On May 13, 2020, Relman Colfax filed this disability rights lawsuit against CSL Plasma, Inc., for excluding people with a wide variety of disabilities from donating plasma. The complaint raises claims under Title III of the Americans with Disabilities Act (ADA) and Colorado's Persons with Disabilities Civil Rights Act.


The suit, brought on behalf of the Colorado Cross-Disability Coalition and four of its individual members, alleges that defendant broadly refuses to comply with federal and state disability rights laws, excluding people with disabilities based on unfounded stereotypes while refusing to make the simplest accommodations for their needs.

For example, it alleges, CSL excludes anyone with certain mental illnesses, even when those illnesses are controlled by medication, based on the notion that aliens might command them to act irrationally when they are not on their medication. It refuses to obtain wheelchair-accessible scales or provide any other means for wheelchair users to be weighed (a prerequisite to donating plasma). It bars donors who cannot transfer unassisted to its donation bed, even when such assistance would be as simple as providing a stepstool. And it refuses to let many people bring their trained service animals to its facilities.


CSL continues to claim that it does not need to follow Title III and analogous state disability rights law, even after the U.S. Court of Appeals for the Tenth Circuit (which governs Colorado) held that plasma centers are subject to such law. The lawsuit seeks injunctive relief to require CSL to update its policies to come into compliance with the ADA and state law, and provide equal access to its services to people with disabilities.

The lawsuit was filed in the U.S. District Court for the District of Colorado. Relman Colfax is co-counseling with the Colorado Cross-Disability Coalition and LaBarre Law Offices.
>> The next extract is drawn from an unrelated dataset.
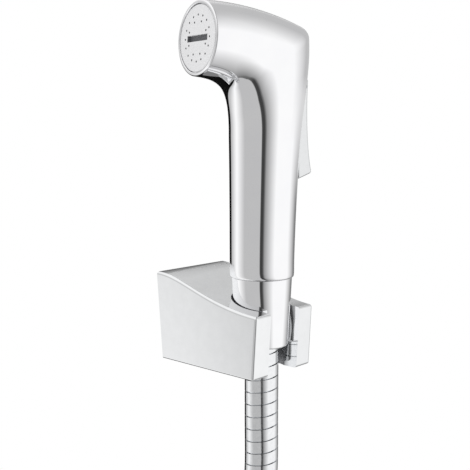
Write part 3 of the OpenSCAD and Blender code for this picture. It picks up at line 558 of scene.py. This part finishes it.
def hose_tree():
    """Winds a strip round a line: each row of the grid is one turn of a helix, and the rows that open a turn
    lie deeper, as the groove between two turns. The last row of each end closes it."""
    tree = bpy.data.node_groups.new("wound_strip_hose", "GeometryNodeTree")
    tree.is_modifier = True
    tree_input(tree, "Line", "NodeSocketGeometry", None)
    for name, kind, value in (("Diameter", "NodeSocketFloat", HOSE_D * MM),
            ("Pitch", "NodeSocketFloat", HOSE_PITCH * MM), ("Groove depth", "NodeSocketFloat", HOSE_GROOVE * MM),
            ("Rows in a turn", "NodeSocketInt", len(HOSE_ROWS)), ("Sides", "NodeSocketInt", 40)):
        tree_input(tree, name, kind, value)
    tree.interface.new_socket("Hose", in_out="OUTPUT", socket_type="NodeSocketGeometry")
    given = add(tree, "NodeGroupInput").outputs
    full = add(tree, "GeometryNodeCurveLength", [(given["Line"], 0)])
    turns = add(tree, "ShaderNodeMath", [(full.outputs[0], 0), (given["Pitch"], 1)], operation="DIVIDE")
    whole = add(tree, "ShaderNodeMath", [(turns.outputs[0], 0)], operation="CEIL")
    wound = add(tree, "ShaderNodeMath", [(whole.outputs[0], 0)], operation="ADD", in1=1.0)
    rows = add(tree, "ShaderNodeMath", [(wound.outputs[0], 0), (given["Rows in a turn"], 1)], operation="MULTIPLY_ADD",
        in2=3.0)
    across = add(tree, "ShaderNodeMath", [(given["Sides"], 0)], operation="ADD", in1=1.0)
    grid = add(tree, "GeometryNodeMeshGrid", [(rows.outputs[0], "Vertices X"), (across.outputs[0], "Vertices Y")])
    index = add(tree, "GeometryNodeInputIndex")
    row_share = add(tree, "ShaderNodeMath", [(index.outputs[0], 0), (across.outputs[0], 1)], operation="DIVIDE")
    row = add(tree, "ShaderNodeMath", [(row_share.outputs[0], 0)], operation="FLOOR")
    side = add(tree, "ShaderNodeMath", [(index.outputs[0], 0), (across.outputs[0], 1)], operation="MODULO")
    turn = add(tree, "ShaderNodeMath", [(side.outputs[0], 0), (given["Sides"], 1)], operation="DIVIDE")
    from_end = add(tree, "ShaderNodeMath", [(row.outputs[0], 0)], operation="SUBTRACT", in1=1.0)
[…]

The parties reached a settlement in April 2021 which provides for policy changes permitting individuals with schizophrenia or other mental illness that is sufficiently controlled by medication to donate, provided the medication does not affect the safety of the donor or the purity or potency of the therapies that will be made from plasma and, if necessary, obtain confirmation from their healthcare provided to donate. Additional policy changes will permit service animals in CSL donation centers, consistent with the requirements of Title III of the ADA, provide opportunities for individuals who cannot stand on a scale to be weighed (as required for plasma donation) to use wheelchair-accessible scales; and provide reasonable modifications to assist individuals with disabilities to get on to donor beds. The other terms of the settlement are confidential.